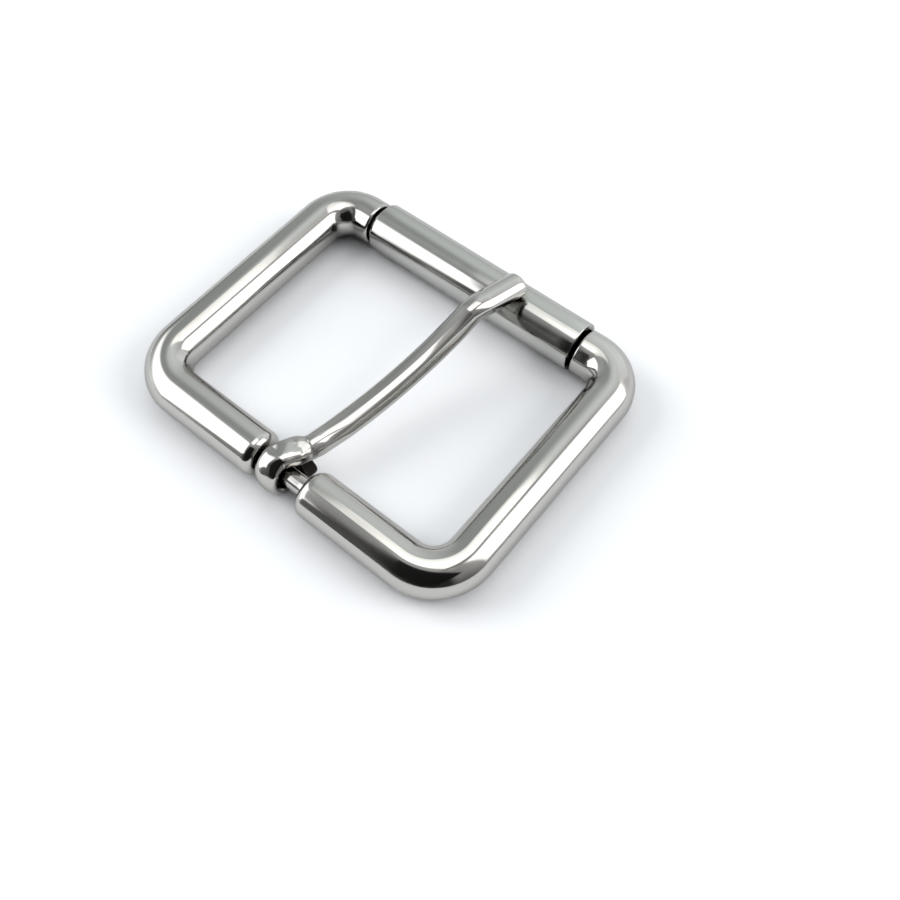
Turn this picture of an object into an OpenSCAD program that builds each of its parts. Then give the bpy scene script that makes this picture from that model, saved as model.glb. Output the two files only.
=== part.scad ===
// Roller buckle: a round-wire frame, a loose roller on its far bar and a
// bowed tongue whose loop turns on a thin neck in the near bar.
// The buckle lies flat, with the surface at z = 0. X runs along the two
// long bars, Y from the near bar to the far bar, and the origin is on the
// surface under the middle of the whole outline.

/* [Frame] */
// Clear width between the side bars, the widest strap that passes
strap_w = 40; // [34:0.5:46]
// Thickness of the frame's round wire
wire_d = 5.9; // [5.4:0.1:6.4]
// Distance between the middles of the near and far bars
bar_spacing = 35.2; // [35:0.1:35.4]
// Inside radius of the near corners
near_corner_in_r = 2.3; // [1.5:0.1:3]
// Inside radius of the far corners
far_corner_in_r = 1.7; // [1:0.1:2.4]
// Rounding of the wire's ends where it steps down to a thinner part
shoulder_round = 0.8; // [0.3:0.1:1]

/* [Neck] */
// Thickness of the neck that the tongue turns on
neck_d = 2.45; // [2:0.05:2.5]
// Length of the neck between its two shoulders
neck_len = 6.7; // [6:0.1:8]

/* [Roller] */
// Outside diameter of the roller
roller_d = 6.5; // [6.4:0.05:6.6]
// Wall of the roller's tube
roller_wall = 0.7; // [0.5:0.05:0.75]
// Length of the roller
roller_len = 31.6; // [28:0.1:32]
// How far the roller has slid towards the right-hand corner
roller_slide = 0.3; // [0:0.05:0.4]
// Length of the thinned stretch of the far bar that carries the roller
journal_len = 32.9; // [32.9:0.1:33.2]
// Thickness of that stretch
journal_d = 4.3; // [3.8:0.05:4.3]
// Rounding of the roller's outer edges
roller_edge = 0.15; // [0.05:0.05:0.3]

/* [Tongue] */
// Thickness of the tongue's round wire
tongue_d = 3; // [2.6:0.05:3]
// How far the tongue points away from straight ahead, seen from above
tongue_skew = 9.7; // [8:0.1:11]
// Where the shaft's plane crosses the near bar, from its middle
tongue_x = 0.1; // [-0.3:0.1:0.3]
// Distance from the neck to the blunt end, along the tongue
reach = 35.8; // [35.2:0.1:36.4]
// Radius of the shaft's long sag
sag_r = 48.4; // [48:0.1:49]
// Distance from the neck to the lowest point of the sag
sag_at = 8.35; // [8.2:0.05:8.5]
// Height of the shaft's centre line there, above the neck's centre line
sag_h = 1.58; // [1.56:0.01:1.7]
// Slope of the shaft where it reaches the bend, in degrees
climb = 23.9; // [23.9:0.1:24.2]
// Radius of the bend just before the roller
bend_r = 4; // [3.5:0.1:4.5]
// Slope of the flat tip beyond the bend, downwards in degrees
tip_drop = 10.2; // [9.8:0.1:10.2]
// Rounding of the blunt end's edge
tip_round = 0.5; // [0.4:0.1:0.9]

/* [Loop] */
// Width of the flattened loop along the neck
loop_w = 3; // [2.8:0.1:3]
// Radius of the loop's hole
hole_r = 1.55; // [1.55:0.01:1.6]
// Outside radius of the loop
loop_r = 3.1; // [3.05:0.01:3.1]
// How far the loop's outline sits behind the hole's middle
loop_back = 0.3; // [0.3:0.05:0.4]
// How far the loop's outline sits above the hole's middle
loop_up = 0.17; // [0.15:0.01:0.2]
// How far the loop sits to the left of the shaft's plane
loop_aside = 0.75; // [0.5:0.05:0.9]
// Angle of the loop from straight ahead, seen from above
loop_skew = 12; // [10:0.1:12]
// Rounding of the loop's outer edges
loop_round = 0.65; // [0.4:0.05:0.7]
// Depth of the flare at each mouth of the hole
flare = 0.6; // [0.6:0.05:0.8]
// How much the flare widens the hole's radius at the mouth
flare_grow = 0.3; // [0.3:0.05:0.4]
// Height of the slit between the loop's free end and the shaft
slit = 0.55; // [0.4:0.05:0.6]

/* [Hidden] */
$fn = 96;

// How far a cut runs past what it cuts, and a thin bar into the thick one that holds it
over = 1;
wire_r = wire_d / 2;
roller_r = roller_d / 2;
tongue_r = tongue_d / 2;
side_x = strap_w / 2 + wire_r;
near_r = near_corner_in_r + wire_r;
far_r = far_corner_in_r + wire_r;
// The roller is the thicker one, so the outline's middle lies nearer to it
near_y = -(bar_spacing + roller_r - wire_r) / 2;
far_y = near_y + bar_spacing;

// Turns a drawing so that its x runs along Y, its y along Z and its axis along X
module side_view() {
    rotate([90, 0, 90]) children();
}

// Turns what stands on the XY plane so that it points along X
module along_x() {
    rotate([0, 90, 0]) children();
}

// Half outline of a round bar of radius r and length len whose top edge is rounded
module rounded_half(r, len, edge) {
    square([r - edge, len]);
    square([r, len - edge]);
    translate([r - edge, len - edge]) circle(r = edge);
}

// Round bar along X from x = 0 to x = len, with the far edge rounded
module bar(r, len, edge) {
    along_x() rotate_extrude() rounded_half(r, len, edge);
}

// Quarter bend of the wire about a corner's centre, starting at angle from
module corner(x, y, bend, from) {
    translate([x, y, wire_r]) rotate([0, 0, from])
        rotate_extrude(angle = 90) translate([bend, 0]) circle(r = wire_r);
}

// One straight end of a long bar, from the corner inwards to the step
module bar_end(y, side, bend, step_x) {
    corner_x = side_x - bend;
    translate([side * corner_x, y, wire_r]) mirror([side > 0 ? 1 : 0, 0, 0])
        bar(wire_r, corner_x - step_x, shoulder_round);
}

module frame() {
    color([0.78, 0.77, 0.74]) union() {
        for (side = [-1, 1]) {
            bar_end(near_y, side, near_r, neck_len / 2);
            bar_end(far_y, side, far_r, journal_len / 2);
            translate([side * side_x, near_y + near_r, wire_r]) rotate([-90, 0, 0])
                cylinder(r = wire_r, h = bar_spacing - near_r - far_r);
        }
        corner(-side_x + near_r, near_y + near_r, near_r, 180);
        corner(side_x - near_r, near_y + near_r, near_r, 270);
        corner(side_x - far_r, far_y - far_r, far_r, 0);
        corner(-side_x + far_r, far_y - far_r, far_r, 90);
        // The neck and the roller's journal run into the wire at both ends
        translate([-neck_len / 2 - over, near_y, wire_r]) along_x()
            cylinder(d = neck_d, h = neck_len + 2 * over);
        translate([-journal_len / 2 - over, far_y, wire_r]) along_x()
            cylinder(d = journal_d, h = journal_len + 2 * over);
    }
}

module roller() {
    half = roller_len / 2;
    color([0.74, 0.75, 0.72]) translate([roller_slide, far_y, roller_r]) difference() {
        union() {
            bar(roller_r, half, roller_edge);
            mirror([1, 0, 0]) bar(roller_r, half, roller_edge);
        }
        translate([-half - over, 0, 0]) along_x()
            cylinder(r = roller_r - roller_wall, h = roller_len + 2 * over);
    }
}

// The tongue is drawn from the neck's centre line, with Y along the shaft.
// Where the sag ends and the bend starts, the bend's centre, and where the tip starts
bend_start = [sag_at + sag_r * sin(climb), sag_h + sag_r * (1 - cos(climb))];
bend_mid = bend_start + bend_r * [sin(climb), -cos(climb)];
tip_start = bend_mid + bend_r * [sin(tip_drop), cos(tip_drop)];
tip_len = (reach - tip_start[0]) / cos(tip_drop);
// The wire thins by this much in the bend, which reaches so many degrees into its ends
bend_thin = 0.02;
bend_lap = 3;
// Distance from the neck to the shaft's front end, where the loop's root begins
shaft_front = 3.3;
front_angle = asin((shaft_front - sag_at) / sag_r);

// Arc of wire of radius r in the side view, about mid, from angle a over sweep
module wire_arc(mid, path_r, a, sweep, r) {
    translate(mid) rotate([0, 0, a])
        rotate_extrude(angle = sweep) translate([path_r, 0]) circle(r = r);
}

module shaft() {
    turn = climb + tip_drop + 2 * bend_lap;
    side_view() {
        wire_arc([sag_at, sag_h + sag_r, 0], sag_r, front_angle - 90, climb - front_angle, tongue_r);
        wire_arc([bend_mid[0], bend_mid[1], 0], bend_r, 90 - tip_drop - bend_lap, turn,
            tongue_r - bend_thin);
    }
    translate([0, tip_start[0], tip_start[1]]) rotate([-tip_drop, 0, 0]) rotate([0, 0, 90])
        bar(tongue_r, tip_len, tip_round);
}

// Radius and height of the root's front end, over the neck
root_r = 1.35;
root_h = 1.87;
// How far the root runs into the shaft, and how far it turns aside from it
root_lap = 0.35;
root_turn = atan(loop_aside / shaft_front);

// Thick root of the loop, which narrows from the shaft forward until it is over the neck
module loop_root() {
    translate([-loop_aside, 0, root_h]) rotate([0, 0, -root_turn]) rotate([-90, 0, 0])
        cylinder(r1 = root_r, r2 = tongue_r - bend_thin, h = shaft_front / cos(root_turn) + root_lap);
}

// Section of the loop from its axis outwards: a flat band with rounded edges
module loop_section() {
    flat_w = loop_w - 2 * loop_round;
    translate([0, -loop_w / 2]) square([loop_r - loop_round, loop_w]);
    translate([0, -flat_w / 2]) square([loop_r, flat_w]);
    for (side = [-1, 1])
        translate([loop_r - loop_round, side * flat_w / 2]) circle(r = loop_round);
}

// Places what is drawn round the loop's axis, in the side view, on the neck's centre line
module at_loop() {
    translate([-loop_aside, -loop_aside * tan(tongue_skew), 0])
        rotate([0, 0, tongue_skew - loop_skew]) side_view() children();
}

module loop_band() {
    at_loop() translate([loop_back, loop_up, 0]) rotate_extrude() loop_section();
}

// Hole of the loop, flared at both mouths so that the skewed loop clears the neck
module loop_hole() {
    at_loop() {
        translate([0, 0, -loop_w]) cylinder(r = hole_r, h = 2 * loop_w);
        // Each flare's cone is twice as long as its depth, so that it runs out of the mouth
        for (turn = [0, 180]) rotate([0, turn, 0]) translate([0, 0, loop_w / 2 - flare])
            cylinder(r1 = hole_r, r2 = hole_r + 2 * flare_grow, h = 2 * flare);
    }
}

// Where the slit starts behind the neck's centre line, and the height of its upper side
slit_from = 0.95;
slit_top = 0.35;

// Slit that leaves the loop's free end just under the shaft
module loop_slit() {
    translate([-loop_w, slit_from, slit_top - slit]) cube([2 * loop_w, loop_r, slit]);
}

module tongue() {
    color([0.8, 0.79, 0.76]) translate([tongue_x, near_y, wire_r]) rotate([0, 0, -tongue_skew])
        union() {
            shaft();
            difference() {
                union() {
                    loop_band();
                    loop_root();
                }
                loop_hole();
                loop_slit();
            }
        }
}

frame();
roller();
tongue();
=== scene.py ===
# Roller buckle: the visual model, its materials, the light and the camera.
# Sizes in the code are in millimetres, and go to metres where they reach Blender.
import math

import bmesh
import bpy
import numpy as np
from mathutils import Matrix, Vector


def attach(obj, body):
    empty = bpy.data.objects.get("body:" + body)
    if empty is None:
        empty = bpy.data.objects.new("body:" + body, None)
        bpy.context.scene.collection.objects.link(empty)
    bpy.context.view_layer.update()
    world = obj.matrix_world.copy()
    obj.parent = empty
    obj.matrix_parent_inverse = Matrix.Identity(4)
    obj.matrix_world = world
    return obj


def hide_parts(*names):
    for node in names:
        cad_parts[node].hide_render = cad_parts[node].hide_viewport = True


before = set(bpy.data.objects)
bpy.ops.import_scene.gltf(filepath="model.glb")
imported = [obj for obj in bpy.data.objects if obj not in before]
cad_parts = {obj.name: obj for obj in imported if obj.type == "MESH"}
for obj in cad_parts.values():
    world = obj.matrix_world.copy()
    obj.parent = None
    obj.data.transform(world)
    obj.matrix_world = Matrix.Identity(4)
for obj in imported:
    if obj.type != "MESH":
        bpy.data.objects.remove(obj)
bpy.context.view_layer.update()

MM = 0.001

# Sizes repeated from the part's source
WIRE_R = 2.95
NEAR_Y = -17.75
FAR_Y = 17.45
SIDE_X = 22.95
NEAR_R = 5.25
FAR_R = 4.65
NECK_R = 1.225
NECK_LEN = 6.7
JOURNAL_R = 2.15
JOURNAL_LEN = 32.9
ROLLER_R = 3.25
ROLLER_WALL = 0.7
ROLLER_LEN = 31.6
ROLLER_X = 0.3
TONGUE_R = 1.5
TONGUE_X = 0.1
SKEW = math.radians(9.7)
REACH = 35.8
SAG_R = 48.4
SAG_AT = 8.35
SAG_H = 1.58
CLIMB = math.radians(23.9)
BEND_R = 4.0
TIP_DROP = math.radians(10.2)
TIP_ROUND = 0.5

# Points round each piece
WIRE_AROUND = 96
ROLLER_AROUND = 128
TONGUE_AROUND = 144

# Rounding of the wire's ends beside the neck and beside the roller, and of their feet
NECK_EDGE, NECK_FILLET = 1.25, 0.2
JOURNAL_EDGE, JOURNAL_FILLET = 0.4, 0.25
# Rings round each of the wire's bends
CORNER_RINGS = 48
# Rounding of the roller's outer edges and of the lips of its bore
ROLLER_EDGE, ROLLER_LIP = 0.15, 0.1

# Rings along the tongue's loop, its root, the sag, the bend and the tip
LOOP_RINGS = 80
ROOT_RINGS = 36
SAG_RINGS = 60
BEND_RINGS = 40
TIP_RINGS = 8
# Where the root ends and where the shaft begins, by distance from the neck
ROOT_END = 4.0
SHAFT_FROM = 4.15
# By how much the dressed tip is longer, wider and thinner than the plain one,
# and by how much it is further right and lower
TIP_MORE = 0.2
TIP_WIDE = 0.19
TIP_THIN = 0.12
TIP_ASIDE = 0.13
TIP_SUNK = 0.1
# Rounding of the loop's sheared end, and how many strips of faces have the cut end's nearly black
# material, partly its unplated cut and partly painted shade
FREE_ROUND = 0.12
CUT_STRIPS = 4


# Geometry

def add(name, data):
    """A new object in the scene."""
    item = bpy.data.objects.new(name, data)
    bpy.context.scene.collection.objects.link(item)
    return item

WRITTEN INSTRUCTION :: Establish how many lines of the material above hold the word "update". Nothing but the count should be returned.

WRITTEN SOLUTION :: 2